A Matignon, « prendre des risques »
Au plan partisan, cet agrégé de lettres classiques, auteur d’une biographie d’Henri IV – dont le 13 décembre est l’anniversaire de naissance -, devint en 1994 président du Centre des démocrates sociaux (CDS), composante de l’UDF de Giscard dont il prend le contrôle en 1998.
Son refus d’intégrer l’UMP en 2002 lui valut de premières défections dans la famille centriste. Pendant sa première campagne présidentielle, il gifle un enfant qui tente de lui faire les poches et gagne en notoriété, mais récolte moins de 7%.
Nouveau faux pas en 2007 avec son refus de soutenir Nicolas Sarkozy entre les deux tours, alors qu’il venait de réunir 18,57% des voix au premier. Nouveaux départs. François Bayrou fonde alors le Mouvement démocrate (MoDem), qui débuta son existence par une longue traversée du désert, son soutien « personnel » à François Hollande face à Nicolas Sarkozy entre les deux tours de 2012 ne lui évitant pas la défaite aux législatives à Pau.
Après avoir vu en Emmanuel Macron un digne représentant des « puissances de l’argent« , qu’il pourfend régulièrement, François Bayrou change son fusil d’épaule en 2017 et lui propose une alliance. Pari réussi: voilà le chantre du « en même temps » gauche-droite installé, à 39 ans, à l’Elysée.
Nommé garde des Sceaux, François Bayrou quitte la Place Vendôme au bout de 34 jours, mis en cause dans l’affaire des assistants des députés européens MoDem. Si le parti a été lourdement condamné en février, son fondateur a été relaxé. Mais le parquet a fait appel.
Insuffisant pour lui barrer la route de Matignon aux yeux d’Emmanuel Macron. « Entre-temps, la calomnie et les rumeurs auront fait des dégâts irréparables », dénonçait-il en avril dans une claire allusion à Marielle de Sarnez, première de cordée de son aventure politique, emportée par une leucémie en 2021.

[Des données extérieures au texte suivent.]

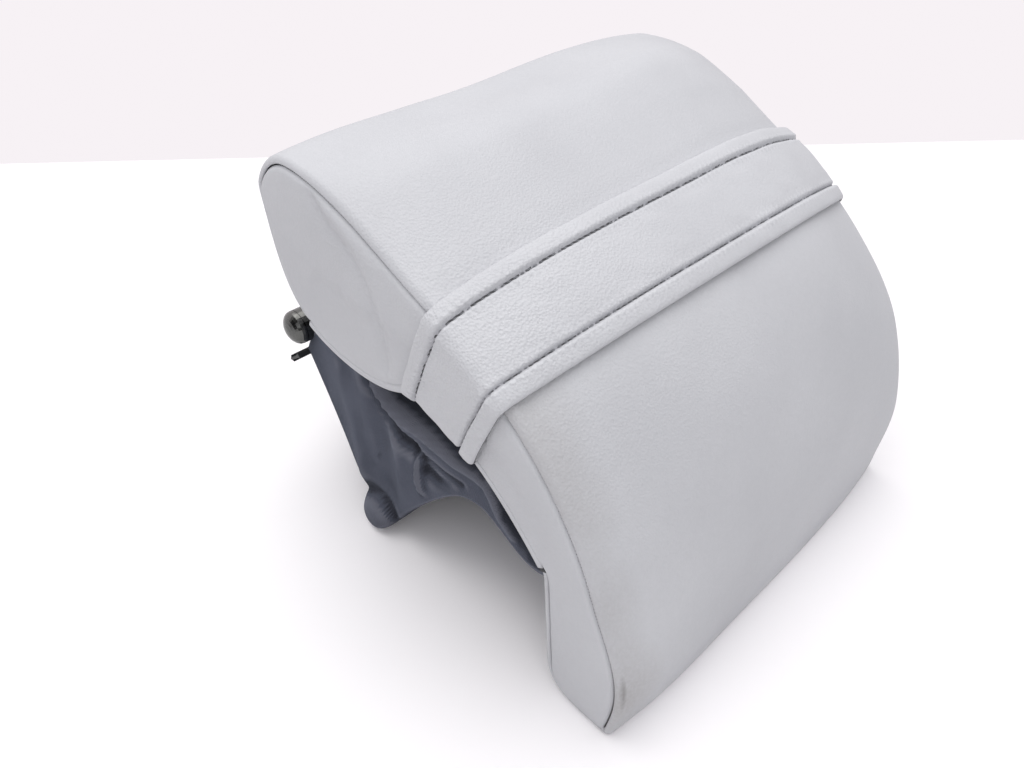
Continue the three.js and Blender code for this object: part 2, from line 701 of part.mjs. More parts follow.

Une perspective insuffisante aux yeux d’Emmanuel Macron pour lui barrer la route de Matignon. Comment compte-t-il à présent réussir là où Michel Barnier a échoué? Un gouvernement de large union, ouvert à plusieurs personnalités de gauche? En mettant en place la proportionnelle à l’Assemblée, qu’il réclamait à Emmanuel Macron depuis des années? Devant la perspective d’une crise de régime, « il faut prendre des risques. Vous ne pouvez pas rester dans l’ordinaire« , expliquait-il récemment à l’AFP.